* Your instructions *
Output exactly the lines from the first one down to the line containing "combine(cap, as_cutter(trim, pivot))", inclusive.

* Stored data *
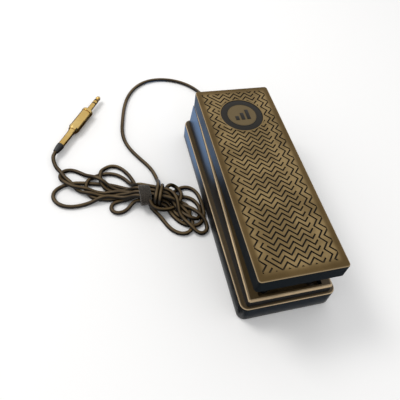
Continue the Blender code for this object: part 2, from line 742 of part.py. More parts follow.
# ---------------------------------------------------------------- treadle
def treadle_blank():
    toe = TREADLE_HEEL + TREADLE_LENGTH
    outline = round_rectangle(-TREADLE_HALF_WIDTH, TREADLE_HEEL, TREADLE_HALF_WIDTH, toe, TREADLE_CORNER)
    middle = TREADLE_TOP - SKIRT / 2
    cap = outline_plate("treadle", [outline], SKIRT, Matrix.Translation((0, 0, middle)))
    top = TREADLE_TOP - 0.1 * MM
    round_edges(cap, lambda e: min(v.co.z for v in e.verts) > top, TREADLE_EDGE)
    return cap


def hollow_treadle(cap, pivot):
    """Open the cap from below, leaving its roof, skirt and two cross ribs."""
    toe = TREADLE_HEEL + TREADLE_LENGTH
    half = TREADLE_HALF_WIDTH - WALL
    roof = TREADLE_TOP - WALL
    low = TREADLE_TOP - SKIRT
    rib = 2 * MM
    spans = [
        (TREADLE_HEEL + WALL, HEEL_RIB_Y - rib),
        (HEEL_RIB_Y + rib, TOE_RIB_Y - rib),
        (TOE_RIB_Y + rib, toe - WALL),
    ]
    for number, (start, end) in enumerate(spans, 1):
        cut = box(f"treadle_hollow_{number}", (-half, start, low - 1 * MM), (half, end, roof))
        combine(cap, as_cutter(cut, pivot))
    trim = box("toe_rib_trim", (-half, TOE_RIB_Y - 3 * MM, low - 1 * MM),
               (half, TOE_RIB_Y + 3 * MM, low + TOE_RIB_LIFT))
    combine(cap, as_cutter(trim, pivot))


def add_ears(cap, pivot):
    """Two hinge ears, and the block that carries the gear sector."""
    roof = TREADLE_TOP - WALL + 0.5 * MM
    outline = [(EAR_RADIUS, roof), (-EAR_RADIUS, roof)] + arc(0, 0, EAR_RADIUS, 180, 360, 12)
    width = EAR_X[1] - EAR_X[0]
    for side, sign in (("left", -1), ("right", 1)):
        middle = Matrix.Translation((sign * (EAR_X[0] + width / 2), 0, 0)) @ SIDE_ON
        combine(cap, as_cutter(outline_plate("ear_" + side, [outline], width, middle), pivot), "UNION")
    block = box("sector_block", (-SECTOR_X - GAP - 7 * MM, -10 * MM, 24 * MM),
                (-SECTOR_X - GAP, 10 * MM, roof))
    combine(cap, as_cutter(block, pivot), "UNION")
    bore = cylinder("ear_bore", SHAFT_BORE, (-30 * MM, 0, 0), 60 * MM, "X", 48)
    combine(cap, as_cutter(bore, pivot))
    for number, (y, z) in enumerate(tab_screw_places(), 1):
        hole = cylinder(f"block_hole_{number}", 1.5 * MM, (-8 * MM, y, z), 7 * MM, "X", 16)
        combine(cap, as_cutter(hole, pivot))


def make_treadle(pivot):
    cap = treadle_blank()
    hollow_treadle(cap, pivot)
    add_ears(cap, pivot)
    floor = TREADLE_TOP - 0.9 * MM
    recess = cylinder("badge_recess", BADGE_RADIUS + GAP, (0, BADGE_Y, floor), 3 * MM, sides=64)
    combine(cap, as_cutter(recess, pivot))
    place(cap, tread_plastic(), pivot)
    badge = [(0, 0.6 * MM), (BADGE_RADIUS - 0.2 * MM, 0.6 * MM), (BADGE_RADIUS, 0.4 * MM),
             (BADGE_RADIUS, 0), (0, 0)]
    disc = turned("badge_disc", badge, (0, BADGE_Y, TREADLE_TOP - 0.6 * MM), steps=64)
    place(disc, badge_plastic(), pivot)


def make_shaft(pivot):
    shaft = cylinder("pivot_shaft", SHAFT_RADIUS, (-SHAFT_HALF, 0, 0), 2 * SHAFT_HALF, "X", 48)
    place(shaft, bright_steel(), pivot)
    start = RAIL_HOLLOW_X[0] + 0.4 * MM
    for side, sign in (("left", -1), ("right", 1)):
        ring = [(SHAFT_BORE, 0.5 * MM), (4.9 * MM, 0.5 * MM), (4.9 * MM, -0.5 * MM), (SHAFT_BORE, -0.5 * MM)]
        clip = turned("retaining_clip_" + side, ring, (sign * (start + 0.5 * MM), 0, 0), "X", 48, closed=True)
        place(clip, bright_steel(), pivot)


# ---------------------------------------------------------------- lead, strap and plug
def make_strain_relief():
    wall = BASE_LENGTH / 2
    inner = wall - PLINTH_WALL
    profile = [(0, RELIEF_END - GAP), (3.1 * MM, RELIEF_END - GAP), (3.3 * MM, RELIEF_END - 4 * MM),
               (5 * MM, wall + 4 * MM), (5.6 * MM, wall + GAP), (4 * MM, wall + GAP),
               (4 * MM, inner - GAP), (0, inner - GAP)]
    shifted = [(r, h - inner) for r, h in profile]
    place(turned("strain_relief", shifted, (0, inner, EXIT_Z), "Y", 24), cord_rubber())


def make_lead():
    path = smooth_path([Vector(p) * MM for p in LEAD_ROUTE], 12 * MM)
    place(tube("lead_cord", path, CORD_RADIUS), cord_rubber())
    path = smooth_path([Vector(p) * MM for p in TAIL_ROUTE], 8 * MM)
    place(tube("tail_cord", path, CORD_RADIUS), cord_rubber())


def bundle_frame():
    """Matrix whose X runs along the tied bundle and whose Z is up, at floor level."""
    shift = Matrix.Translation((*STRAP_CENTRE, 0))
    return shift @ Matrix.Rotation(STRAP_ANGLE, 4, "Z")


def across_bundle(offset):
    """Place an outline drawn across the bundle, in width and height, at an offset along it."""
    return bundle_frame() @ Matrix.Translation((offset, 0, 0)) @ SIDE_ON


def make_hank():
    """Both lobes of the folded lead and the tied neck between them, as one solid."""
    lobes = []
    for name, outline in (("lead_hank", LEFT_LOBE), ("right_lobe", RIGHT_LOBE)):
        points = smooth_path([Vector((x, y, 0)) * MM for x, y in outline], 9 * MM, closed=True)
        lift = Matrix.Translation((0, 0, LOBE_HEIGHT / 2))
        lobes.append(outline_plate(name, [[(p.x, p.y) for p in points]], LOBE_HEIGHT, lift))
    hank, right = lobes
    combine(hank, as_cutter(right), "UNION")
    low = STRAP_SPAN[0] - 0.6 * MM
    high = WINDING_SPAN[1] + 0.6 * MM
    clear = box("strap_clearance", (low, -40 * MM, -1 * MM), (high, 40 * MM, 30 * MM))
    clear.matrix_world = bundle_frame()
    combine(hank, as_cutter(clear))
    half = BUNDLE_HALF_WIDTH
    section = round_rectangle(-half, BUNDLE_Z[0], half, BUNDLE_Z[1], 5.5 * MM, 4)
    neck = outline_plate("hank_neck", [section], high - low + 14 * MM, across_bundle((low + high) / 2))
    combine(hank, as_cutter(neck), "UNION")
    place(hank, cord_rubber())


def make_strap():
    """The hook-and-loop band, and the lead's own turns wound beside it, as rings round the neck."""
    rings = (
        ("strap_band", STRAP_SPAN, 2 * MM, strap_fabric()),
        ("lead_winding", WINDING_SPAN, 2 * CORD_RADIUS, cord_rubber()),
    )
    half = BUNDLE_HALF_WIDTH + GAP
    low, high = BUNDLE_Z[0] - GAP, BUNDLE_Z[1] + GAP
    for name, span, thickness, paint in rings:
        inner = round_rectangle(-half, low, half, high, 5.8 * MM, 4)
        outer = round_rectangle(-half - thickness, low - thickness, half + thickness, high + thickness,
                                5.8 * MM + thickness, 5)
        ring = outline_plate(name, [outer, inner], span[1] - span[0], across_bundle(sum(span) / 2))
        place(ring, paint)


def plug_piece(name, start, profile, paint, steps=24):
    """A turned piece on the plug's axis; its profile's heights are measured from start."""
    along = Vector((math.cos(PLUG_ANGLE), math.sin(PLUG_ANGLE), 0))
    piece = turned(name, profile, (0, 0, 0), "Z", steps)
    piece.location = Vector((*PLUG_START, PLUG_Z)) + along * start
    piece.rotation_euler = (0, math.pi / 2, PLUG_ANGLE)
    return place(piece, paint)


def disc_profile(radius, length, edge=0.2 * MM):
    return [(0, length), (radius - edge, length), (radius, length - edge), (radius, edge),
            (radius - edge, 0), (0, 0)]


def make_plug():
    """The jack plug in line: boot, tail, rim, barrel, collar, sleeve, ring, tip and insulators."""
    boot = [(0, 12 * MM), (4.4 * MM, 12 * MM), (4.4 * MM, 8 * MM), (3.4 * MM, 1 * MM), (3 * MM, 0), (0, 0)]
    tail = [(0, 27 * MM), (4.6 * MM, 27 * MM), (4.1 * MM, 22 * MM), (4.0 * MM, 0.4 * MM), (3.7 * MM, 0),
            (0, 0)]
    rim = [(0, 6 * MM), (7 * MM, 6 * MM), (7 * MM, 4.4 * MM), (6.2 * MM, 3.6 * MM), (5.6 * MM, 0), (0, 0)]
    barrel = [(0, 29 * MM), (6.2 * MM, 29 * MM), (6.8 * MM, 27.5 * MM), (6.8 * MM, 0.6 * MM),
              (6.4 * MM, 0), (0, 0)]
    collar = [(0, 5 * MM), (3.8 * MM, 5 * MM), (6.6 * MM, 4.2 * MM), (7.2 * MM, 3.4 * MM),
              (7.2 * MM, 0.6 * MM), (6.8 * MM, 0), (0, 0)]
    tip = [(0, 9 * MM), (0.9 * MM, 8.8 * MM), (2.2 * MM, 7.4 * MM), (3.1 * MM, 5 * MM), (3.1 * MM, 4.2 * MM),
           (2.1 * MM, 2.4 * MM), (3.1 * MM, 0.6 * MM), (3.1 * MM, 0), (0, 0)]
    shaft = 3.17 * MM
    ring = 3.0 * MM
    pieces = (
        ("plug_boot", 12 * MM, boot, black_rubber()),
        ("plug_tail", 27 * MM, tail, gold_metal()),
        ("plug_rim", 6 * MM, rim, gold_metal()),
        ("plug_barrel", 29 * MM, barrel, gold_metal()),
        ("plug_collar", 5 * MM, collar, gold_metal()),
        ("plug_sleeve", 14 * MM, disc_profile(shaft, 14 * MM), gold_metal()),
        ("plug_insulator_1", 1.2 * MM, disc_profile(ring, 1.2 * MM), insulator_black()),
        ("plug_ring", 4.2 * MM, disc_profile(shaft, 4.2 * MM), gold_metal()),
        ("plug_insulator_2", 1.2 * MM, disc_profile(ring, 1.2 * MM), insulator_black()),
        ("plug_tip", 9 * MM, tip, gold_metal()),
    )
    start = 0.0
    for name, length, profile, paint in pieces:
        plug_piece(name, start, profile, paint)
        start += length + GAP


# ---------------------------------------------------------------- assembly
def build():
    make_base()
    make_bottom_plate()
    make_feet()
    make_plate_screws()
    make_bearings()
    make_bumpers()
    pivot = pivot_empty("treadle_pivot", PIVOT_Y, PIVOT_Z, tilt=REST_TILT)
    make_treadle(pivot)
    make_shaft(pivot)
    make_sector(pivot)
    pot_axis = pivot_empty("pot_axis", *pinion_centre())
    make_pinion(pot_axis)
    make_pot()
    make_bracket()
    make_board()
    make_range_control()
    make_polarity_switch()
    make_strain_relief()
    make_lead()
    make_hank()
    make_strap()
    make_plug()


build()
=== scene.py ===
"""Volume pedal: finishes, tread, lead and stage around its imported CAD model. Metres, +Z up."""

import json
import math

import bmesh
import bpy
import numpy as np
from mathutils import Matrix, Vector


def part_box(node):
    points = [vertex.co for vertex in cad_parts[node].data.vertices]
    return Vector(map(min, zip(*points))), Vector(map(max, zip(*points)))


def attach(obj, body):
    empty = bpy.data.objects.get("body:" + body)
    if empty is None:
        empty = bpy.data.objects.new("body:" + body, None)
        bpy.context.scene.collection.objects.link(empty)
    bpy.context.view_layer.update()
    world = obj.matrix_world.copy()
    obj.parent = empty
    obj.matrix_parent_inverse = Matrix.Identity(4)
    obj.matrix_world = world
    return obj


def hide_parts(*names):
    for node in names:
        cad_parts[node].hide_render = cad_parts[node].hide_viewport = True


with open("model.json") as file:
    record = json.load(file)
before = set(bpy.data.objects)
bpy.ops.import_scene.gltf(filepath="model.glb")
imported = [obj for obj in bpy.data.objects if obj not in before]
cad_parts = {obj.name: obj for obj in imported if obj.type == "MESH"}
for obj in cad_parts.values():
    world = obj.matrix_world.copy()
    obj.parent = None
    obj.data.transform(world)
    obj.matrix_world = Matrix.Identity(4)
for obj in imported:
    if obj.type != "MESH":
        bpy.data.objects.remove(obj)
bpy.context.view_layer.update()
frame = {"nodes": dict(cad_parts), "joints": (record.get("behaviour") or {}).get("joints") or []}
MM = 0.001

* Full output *
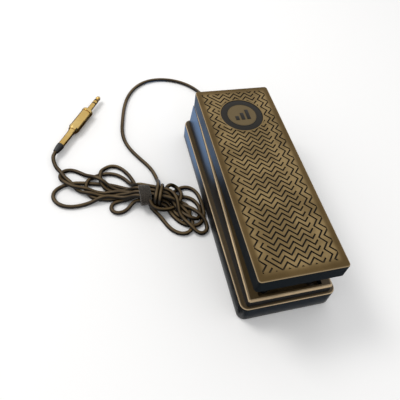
Continue the Blender code for this object: part 2, from line 742 of part.py. More parts follow.
# ---------------------------------------------------------------- treadle
def treadle_blank():
    toe = TREADLE_HEEL + TREADLE_LENGTH
    outline = round_rectangle(-TREADLE_HALF_WIDTH, TREADLE_HEEL, TREADLE_HALF_WIDTH, toe, TREADLE_CORNER)
    middle = TREADLE_TOP - SKIRT / 2
    cap = outline_plate("treadle", [outline], SKIRT, Matrix.Translation((0, 0, middle)))
    top = TREADLE_TOP - 0.1 * MM
    round_edges(cap, lambda e: min(v.co.z for v in e.verts) > top, TREADLE_EDGE)
    return cap


def hollow_treadle(cap, pivot):
    """Open the cap from below, leaving its roof, skirt and two cross ribs."""
    toe = TREADLE_HEEL + TREADLE_LENGTH
    half = TREADLE_HALF_WIDTH - WALL
    roof = TREADLE_TOP - WALL
    low = TREADLE_TOP - SKIRT
    rib = 2 * MM
    spans = [
        (TREADLE_HEEL + WALL, HEEL_RIB_Y - rib),
        (HEEL_RIB_Y + rib, TOE_RIB_Y - rib),
        (TOE_RIB_Y + rib, toe - WALL),
    ]
    for number, (start, end) in enumerate(spans, 1):
        cut = box(f"treadle_hollow_{number}", (-half, start, low - 1 * MM), (half, end, roof))
        combine(cap, as_cutter(cut, pivot))
    trim = box("toe_rib_trim", (-half, TOE_RIB_Y - 3 * MM, low - 1 * MM),
               (half, TOE_RIB_Y + 3 * MM, low + TOE_RIB_LIFT))
    combine(cap, as_cutter(trim, pivot))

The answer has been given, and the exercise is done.